TensorFlow seems not to use GPU

As per log info, in particular device placement, your code uses GPU. Just the time to run is the same. My guess is that:

c1.append(matpow(a, n))
c1.append(matpow(b, n))

Is the bottleneck in your code, moving big matrices from GPU memory to RAM on and on. Can you try to:

  • change the matrix size to 1e4 x 1e4

  • with tf.device("/gpu:0"):
      A = tf.random_normal([matrix_size, matrix_size])
      B = tf.random_normal([matrix_size, matrix_size])
      C = tf.matmul(A, B)
    with tf.Session(config=tf.ConfigProto(log_device_placement=True)) as sess:
      t1 = datetime.datetime.now()
      sess.run(C)
      t2 = datetime.datetime.now()
    

Say for instance creating the tensorflow session takes 4.9 seconds and the actual calculations only takes 0.1 on the cpu giving you a time of 5.0 seconds on the cpu.
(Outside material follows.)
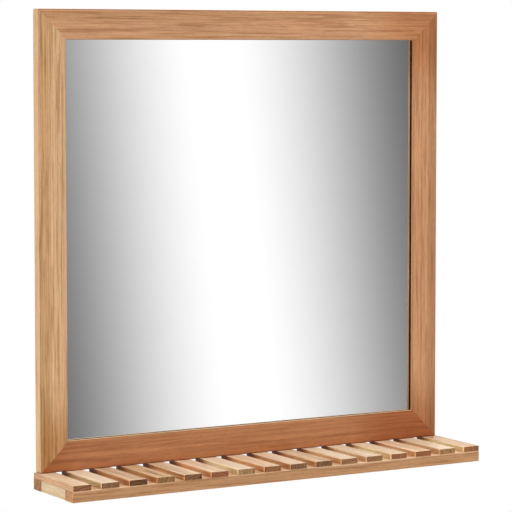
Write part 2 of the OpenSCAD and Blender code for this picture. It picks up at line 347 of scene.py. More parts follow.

Now say creating the session on the gpu also takes 4.9 seconds but the calculation takes 0.01 seconds giving a time of 4.91 seconds. You would hardly see the difference. Creating the session is a one time overhead cost at the startup of a program. You should not include that in your timing. Also tensorflow does some compilation/optimization when you call sess.run for the first time which makes the first run even slower.

Try timing it like this.

with tf.Session(config=tf.ConfigProto(log_device_placement=True)) as sess:
    # Runs the op the first time.
    sess.run(sum)
    t1 = datetime.datetime.now()
    for i in range(1000):
        sess.run(sum)
    t2 = datetime.datetime.now()

If this doesn't fix it it might also be that your calculation does not allow for enough parallelism for the GPU to really beat the cpu. Increasing the matrix size might bring out the differences.